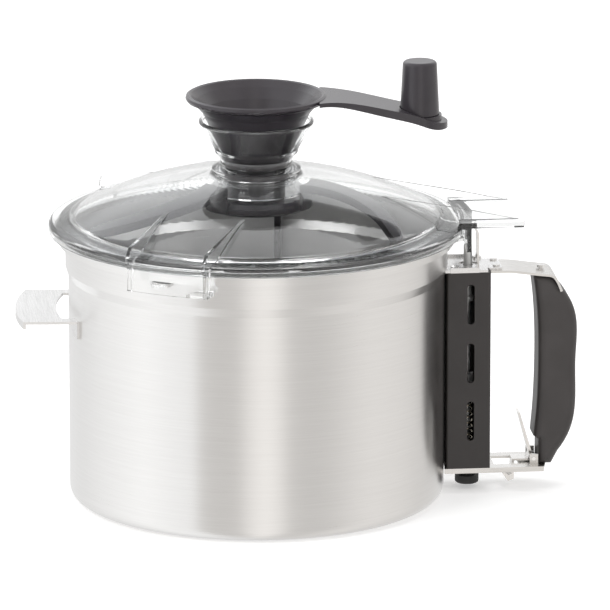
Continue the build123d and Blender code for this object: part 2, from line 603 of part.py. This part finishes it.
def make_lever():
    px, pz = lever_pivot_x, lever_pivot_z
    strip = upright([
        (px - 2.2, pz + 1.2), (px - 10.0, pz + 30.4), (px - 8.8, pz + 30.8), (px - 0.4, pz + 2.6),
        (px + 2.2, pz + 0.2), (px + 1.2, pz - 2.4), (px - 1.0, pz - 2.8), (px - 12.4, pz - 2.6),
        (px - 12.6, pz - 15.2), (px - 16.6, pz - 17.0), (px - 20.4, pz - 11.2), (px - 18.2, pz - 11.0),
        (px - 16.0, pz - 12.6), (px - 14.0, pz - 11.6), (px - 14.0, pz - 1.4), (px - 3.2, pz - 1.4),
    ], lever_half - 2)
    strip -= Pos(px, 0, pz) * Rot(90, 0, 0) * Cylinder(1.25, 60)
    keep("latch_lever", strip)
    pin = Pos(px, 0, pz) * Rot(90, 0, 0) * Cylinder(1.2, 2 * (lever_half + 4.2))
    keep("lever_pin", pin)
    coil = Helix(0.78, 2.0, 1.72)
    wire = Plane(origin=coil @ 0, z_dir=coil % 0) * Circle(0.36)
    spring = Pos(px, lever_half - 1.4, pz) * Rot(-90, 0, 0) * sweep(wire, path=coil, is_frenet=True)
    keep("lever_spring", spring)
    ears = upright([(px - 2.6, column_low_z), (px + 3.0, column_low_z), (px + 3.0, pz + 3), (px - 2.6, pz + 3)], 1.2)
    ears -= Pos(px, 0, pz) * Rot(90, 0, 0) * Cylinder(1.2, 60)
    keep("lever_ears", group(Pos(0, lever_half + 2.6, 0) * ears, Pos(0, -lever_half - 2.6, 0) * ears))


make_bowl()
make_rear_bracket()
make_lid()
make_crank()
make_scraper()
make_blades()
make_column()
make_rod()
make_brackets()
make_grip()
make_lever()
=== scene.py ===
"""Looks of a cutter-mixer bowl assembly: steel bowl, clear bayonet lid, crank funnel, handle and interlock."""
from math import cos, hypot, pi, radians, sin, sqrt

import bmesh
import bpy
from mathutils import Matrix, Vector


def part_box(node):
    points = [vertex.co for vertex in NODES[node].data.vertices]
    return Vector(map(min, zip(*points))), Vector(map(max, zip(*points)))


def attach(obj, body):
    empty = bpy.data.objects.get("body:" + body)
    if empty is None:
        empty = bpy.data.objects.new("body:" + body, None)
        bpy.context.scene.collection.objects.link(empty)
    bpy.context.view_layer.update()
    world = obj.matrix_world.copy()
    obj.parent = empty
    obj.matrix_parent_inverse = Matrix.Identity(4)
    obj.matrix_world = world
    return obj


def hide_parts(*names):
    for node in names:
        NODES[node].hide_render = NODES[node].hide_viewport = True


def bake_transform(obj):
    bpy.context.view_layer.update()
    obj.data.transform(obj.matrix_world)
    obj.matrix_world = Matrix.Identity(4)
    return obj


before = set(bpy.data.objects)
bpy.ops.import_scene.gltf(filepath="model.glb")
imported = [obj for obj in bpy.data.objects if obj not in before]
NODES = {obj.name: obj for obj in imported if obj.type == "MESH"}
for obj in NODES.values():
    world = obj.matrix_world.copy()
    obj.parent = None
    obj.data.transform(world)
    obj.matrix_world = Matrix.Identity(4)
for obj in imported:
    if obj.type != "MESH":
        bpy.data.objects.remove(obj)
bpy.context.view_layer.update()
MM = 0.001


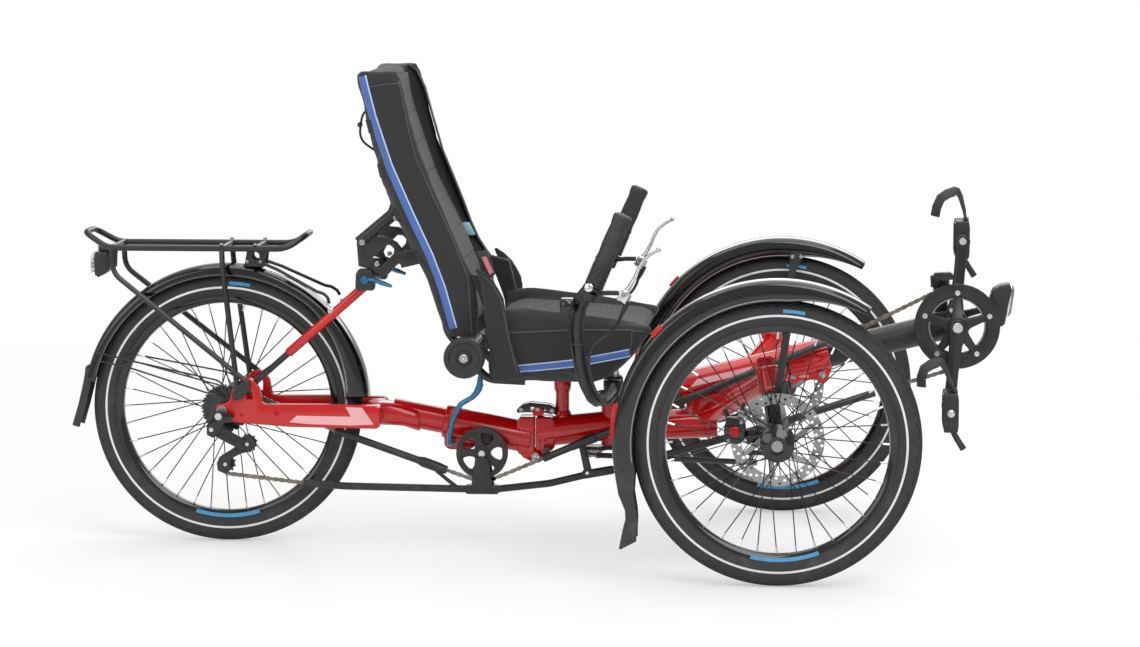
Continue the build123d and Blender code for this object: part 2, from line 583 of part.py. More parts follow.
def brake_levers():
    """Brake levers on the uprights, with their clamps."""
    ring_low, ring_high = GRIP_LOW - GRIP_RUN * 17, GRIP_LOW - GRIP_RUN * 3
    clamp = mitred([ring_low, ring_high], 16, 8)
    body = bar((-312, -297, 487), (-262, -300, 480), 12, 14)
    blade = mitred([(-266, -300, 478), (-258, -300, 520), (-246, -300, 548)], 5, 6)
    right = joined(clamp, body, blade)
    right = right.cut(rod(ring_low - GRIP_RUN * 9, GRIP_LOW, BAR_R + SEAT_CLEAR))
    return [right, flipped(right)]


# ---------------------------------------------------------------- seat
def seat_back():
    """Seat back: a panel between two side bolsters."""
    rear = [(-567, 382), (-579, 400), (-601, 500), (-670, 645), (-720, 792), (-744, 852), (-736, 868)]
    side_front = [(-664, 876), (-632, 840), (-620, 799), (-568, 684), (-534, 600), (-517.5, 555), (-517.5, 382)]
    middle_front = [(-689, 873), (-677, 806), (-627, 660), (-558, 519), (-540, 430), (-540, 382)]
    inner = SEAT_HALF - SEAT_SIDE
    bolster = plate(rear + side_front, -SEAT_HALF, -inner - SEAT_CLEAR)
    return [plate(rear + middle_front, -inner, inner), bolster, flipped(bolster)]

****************

Retype, exactly and in full, the lines above from the one containing "make_bowl()" through the one containing "for node in".

§ **The reply**
make_bowl()
make_rear_bracket()
make_lid()
make_crank()
make_scraper()
make_blades()
make_column()
make_rod()
make_brackets()
make_grip()
make_lever()
=== scene.py ===
"""Looks of a cutter-mixer bowl assembly: steel bowl, clear bayonet lid, crank funnel, handle and interlock."""
from math import cos, hypot, pi, radians, sin, sqrt

import bmesh
import bpy
from mathutils import Matrix, Vector


def part_box(node):
    points = [vertex.co for vertex in NODES[node].data.vertices]
    return Vector(map(min, zip(*points))), Vector(map(max, zip(*points)))


def attach(obj, body):
    empty = bpy.data.objects.get("body:" + body)
    if empty is None:
        empty = bpy.data.objects.new("body:" + body, None)
        bpy.context.scene.collection.objects.link(empty)
    bpy.context.view_layer.update()
    world = obj.matrix_world.copy()
    obj.parent = empty
    obj.matrix_parent_inverse = Matrix.Identity(4)
    obj.matrix_world = world
    return obj


def hide_parts(*names):
    for node in names:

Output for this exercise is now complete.